Work instructions:
Transcribe only part of the material below: the lines from the one containing "its lower end" through the one containing "obj.data.transform(world)", inclusive, exactly as written.

• • • • •

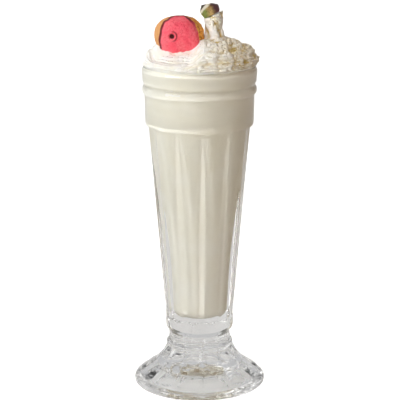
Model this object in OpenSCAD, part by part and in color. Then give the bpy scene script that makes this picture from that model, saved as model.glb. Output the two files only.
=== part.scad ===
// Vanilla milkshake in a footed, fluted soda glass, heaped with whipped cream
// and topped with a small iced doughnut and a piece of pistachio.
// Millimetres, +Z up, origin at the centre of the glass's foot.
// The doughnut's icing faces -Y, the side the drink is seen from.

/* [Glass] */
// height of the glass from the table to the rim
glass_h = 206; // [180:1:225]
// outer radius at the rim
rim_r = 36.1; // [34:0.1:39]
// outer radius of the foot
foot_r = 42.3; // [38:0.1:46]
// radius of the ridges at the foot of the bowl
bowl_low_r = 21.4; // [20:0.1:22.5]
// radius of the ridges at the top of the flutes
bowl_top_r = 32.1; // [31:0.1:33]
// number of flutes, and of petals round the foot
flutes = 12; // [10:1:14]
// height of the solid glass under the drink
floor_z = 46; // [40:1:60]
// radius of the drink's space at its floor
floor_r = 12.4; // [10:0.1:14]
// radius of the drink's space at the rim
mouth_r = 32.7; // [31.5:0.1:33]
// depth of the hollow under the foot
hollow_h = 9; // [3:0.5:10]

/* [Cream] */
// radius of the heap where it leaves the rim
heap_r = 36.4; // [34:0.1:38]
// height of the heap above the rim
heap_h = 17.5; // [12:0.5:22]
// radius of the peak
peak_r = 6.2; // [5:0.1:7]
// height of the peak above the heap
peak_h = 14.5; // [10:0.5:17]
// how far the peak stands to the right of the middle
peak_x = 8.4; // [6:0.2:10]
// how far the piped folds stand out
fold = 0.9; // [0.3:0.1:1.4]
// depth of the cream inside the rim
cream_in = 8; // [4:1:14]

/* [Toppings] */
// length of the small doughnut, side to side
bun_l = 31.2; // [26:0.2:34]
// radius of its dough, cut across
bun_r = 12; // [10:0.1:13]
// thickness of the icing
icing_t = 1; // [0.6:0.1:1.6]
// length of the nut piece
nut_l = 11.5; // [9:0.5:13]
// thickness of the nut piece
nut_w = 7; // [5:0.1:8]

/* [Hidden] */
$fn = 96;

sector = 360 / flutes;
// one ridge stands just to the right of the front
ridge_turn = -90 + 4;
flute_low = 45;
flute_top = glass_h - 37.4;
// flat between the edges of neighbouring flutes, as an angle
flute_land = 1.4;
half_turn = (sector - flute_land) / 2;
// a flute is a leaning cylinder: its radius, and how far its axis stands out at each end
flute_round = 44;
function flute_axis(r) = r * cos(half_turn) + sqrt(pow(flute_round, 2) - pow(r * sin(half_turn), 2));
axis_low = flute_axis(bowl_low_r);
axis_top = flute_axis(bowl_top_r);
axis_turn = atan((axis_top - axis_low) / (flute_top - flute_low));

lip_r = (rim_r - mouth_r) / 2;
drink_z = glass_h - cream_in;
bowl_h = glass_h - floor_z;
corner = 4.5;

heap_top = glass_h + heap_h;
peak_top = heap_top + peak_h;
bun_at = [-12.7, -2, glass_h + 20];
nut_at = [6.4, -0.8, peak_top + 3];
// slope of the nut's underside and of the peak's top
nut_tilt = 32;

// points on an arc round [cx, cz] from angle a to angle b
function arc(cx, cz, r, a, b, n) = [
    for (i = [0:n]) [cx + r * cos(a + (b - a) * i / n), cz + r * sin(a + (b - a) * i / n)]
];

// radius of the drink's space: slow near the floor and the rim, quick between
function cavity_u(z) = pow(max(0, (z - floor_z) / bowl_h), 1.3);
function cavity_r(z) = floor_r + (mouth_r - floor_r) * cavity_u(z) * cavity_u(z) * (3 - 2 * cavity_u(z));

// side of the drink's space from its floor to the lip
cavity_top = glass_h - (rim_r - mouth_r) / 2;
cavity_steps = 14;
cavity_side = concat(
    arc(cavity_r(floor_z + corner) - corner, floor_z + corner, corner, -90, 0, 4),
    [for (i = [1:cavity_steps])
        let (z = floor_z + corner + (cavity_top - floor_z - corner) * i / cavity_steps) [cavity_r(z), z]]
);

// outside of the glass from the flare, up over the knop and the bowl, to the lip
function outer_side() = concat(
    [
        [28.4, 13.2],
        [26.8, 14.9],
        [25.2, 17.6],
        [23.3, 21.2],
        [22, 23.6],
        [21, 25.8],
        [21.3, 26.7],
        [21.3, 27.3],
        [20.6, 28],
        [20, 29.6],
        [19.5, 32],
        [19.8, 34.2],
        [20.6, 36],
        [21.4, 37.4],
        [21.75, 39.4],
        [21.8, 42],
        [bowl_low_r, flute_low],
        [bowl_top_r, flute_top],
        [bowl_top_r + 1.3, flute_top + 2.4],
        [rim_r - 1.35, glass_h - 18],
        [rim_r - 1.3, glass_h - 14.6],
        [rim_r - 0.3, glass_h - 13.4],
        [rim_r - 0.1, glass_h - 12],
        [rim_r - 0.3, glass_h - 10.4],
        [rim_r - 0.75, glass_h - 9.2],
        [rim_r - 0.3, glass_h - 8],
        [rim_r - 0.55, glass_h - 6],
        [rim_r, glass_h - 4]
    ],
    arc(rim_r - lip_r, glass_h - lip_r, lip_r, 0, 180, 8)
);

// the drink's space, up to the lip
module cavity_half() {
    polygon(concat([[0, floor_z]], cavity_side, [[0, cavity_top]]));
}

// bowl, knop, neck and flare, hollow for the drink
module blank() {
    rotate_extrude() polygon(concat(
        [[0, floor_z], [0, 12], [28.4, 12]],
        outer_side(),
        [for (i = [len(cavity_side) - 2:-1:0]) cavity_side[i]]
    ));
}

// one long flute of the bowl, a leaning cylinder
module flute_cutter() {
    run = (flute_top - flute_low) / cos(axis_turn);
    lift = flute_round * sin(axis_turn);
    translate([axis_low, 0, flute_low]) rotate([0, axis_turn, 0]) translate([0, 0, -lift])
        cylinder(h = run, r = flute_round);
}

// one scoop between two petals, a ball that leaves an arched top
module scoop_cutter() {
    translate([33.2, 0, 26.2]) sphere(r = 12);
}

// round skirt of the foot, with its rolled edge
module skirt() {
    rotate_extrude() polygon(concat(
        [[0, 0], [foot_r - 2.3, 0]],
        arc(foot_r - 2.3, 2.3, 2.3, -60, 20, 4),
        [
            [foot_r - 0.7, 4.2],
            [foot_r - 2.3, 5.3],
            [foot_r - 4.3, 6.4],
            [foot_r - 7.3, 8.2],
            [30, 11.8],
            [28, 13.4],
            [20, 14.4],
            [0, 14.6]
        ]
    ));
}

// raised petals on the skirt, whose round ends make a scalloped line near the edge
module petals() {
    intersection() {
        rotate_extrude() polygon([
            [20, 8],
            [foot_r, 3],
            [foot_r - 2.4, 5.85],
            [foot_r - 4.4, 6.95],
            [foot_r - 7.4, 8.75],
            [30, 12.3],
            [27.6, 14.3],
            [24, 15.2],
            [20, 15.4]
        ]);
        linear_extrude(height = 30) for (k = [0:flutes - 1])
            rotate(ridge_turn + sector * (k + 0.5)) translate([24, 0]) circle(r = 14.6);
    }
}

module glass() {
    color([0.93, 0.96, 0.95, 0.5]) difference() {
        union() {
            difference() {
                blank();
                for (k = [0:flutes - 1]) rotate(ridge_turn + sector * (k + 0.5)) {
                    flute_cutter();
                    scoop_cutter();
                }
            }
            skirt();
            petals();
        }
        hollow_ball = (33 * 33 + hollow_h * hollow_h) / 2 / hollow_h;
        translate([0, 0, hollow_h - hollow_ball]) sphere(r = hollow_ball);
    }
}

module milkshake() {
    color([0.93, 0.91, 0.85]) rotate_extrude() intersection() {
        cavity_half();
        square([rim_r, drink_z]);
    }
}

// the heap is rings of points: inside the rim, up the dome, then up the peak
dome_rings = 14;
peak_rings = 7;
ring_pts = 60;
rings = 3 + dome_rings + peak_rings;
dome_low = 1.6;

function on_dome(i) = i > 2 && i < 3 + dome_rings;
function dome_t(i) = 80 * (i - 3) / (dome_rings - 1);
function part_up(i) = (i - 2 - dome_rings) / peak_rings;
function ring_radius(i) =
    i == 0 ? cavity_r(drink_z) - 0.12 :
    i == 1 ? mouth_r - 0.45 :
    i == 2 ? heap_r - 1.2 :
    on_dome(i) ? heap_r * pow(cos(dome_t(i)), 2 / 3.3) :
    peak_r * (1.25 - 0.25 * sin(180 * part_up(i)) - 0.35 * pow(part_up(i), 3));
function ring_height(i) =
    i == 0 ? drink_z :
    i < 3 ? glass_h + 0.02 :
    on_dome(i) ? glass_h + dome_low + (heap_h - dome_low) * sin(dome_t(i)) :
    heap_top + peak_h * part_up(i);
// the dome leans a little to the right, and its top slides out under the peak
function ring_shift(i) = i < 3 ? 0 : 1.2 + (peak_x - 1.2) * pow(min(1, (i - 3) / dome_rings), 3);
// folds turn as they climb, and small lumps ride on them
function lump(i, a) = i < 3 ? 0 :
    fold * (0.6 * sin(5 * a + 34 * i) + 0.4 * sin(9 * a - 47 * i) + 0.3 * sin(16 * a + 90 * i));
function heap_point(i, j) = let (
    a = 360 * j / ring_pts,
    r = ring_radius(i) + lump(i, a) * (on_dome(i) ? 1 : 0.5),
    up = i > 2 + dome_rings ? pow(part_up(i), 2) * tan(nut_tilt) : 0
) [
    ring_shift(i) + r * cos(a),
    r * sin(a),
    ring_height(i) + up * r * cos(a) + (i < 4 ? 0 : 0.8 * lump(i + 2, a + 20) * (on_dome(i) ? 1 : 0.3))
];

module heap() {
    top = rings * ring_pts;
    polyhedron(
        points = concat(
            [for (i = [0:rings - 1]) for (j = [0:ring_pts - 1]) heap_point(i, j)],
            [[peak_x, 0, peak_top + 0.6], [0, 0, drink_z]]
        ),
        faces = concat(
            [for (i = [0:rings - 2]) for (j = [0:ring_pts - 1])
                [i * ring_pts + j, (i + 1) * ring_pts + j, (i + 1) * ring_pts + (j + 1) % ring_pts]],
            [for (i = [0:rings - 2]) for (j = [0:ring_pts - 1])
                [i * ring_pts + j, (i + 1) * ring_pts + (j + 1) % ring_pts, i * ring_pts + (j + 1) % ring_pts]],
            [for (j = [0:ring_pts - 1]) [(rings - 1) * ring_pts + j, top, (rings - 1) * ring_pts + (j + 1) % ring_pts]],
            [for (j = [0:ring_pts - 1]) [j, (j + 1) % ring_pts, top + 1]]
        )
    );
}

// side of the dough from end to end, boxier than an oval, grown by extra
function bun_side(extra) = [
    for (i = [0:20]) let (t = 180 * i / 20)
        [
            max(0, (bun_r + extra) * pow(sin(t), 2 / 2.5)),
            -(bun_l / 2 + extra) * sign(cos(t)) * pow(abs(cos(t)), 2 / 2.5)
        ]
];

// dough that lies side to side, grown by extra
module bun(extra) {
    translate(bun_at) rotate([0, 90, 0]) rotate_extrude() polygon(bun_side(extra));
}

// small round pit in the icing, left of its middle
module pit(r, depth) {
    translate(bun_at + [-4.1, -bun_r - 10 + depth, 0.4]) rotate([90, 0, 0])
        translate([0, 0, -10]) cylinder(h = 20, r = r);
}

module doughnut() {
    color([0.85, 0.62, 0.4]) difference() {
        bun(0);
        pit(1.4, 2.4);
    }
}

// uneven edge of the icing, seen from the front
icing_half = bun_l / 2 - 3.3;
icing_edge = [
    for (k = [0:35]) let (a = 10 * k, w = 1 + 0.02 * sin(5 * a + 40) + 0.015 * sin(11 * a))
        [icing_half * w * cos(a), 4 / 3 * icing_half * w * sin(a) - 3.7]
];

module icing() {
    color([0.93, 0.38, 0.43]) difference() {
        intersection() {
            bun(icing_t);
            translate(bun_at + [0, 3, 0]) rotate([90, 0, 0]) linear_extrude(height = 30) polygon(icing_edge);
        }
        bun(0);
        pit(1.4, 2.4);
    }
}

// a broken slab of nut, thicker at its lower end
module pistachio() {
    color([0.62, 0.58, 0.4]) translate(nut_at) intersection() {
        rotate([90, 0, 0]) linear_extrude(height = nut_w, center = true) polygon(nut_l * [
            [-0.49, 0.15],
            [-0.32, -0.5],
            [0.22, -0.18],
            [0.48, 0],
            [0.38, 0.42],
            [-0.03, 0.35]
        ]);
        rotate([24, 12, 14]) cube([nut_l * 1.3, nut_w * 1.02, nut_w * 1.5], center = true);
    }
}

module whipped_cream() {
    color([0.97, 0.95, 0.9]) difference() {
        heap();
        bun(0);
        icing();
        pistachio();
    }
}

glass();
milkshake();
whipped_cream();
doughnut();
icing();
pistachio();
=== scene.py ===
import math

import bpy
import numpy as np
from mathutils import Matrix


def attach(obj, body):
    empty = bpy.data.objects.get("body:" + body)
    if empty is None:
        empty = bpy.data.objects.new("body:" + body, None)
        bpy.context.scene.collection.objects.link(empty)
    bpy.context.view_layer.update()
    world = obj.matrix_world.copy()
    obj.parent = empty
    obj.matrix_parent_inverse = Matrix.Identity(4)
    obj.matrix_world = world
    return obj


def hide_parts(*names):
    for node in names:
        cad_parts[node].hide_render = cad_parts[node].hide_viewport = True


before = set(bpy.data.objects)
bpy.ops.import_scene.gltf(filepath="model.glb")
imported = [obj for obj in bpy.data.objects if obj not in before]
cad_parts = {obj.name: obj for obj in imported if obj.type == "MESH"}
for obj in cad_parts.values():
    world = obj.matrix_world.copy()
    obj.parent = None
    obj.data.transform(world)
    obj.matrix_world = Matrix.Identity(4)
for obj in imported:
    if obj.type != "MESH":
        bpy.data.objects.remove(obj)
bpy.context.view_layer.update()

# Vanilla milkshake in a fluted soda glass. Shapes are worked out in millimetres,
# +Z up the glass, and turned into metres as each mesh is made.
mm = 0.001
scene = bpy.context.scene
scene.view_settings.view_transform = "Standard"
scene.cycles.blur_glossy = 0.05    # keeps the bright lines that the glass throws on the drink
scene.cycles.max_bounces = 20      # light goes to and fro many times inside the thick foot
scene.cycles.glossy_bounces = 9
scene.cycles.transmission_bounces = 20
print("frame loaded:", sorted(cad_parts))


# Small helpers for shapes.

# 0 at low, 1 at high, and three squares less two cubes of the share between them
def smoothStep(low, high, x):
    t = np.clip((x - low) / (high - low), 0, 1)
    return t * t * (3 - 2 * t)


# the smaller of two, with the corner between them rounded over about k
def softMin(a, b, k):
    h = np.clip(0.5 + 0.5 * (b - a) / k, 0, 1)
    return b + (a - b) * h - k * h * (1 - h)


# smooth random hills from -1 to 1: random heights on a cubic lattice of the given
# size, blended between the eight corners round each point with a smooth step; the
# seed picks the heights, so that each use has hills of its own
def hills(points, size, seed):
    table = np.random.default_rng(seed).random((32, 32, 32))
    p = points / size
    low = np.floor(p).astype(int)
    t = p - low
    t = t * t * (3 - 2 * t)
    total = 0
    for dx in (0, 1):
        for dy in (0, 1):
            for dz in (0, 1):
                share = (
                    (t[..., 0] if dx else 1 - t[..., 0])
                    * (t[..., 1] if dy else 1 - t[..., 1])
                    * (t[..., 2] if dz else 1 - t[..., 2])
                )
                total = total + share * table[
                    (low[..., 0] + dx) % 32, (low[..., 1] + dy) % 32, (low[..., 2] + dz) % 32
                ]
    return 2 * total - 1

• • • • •

Solution to this exercise:
// a broken slab of nut, thicker at its lower end
module pistachio() {
    color([0.62, 0.58, 0.4]) translate(nut_at) intersection() {
        rotate([90, 0, 0]) linear_extrude(height = nut_w, center = true) polygon(nut_l * [
            [-0.49, 0.15],
            [-0.32, -0.5],
            [0.22, -0.18],
            [0.48, 0],
            [0.38, 0.42],
            [-0.03, 0.35]
        ]);
        rotate([24, 12, 14]) cube([nut_l * 1.3, nut_w * 1.02, nut_w * 1.5], center = true);
    }
}

module whipped_cream() {
    color([0.97, 0.95, 0.9]) difference() {
        heap();
        bun(0);
        icing();
        pistachio();
    }
}

glass();
milkshake();
whipped_cream();
doughnut();
icing();
pistachio();
=== scene.py ===
import math

import bpy
import numpy as np
from mathutils import Matrix


def attach(obj, body):
    empty = bpy.data.objects.get("body:" + body)
    if empty is None:
        empty = bpy.data.objects.new("body:" + body, None)
        bpy.context.scene.collection.objects.link(empty)
    bpy.context.view_layer.update()
    world = obj.matrix_world.copy()
    obj.parent = empty
    obj.matrix_parent_inverse = Matrix.Identity(4)
    obj.matrix_world = world
    return obj


def hide_parts(*names):
    for node in names:
        cad_parts[node].hide_render = cad_parts[node].hide_viewport = True


before = set(bpy.data.objects)
bpy.ops.import_scene.gltf(filepath="model.glb")
imported = [obj for obj in bpy.data.objects if obj not in before]
cad_parts = {obj.name: obj for obj in imported if obj.type == "MESH"}
for obj in cad_parts.values():
    world = obj.matrix_world.copy()
    obj.parent = None
    obj.data.transform(world)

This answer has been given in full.